Aim of the exercise >>
Repeat the listing in full, word for word.
>>
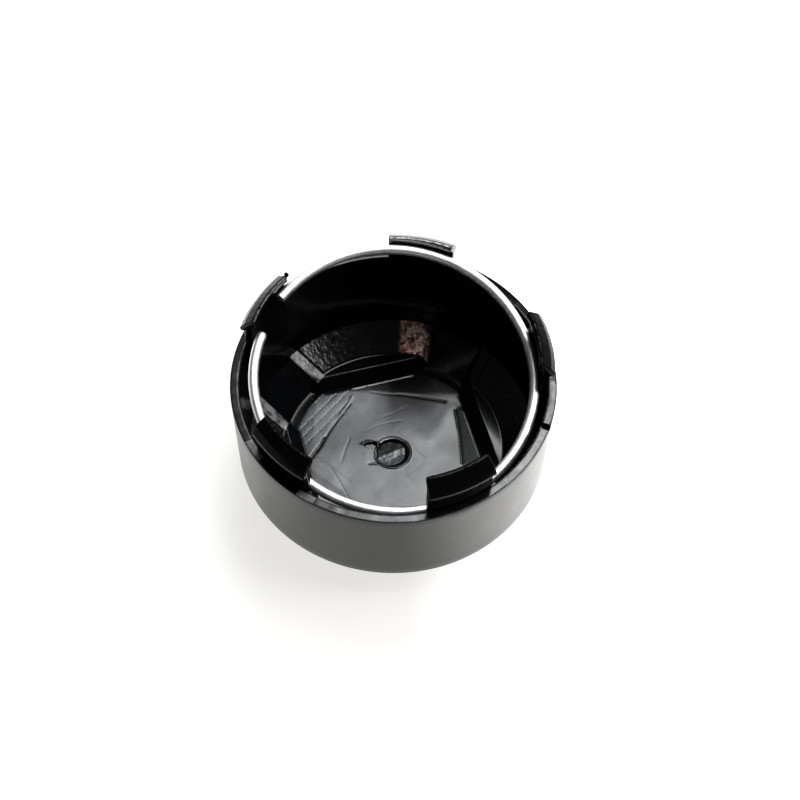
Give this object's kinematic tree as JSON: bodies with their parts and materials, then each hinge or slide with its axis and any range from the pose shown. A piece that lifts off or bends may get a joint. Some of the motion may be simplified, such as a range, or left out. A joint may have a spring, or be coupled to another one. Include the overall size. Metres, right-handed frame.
{
  "type": "wheel centre cap",
  "caption": "Black moulded wheel centre cap standing on its show face, open side up, with hooked snap clips and a split wire spring ring.",
  "frame": {"origin": "centre of the show face, on the surface that it rests on", "axes": "+Z along the cap's axis, from the show face to the clips"},
  "size_m": [0.064, 0.064, 0.0394],
  "materials": {
    "black_plastic": "gloss inside, satin outside",
    "spring_wire": "bright drawn wire"
  },
  "bodies": {
    "root": {"cap_body": "black_plastic", "spring_ring": "spring_wire"}
  },
  "joints": []
}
<<
Exercise response >>
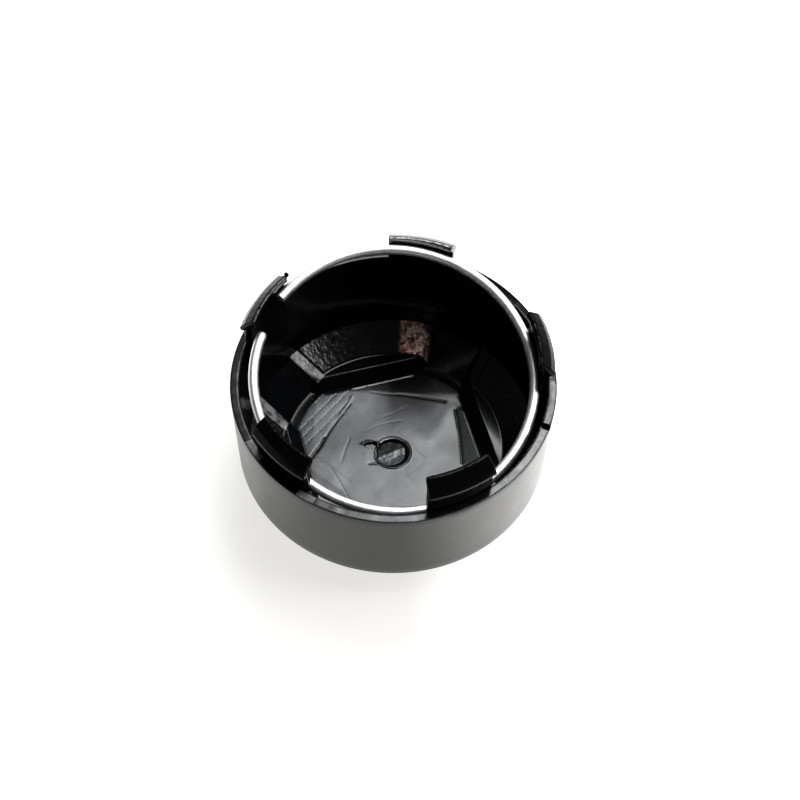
Give this object's kinematic tree as JSON: bodies with their parts and materials, then each hinge or slide with its axis and any range from the pose shown. A piece that lifts off or bends may get a joint. Some of the motion may be simplified, such as a range, or left out. A joint may have a spring, or be coupled to another one. Include the overall size. Metres, right-handed frame.
{
  "type": "wheel centre cap",
  "caption": "Black moulded wheel centre cap standing on its show face, open side up, with hooked snap clips and a split wire spring ring.",
  "frame": {"origin": "centre of the show face, on the surface that it rests on", "axes": "+Z along the cap's axis, from the show face to the clips"},
  "size_m": [0.064, 0.064, 0.0394],
  "materials": {
    "black_plastic": "gloss inside, satin outside",
    "spring_wire": "bright drawn wire"
  },
  "bodies": {
    "root": {"cap_body": "black_plastic", "spring_ring": "spring_wire"}
  },
  "joints": []
}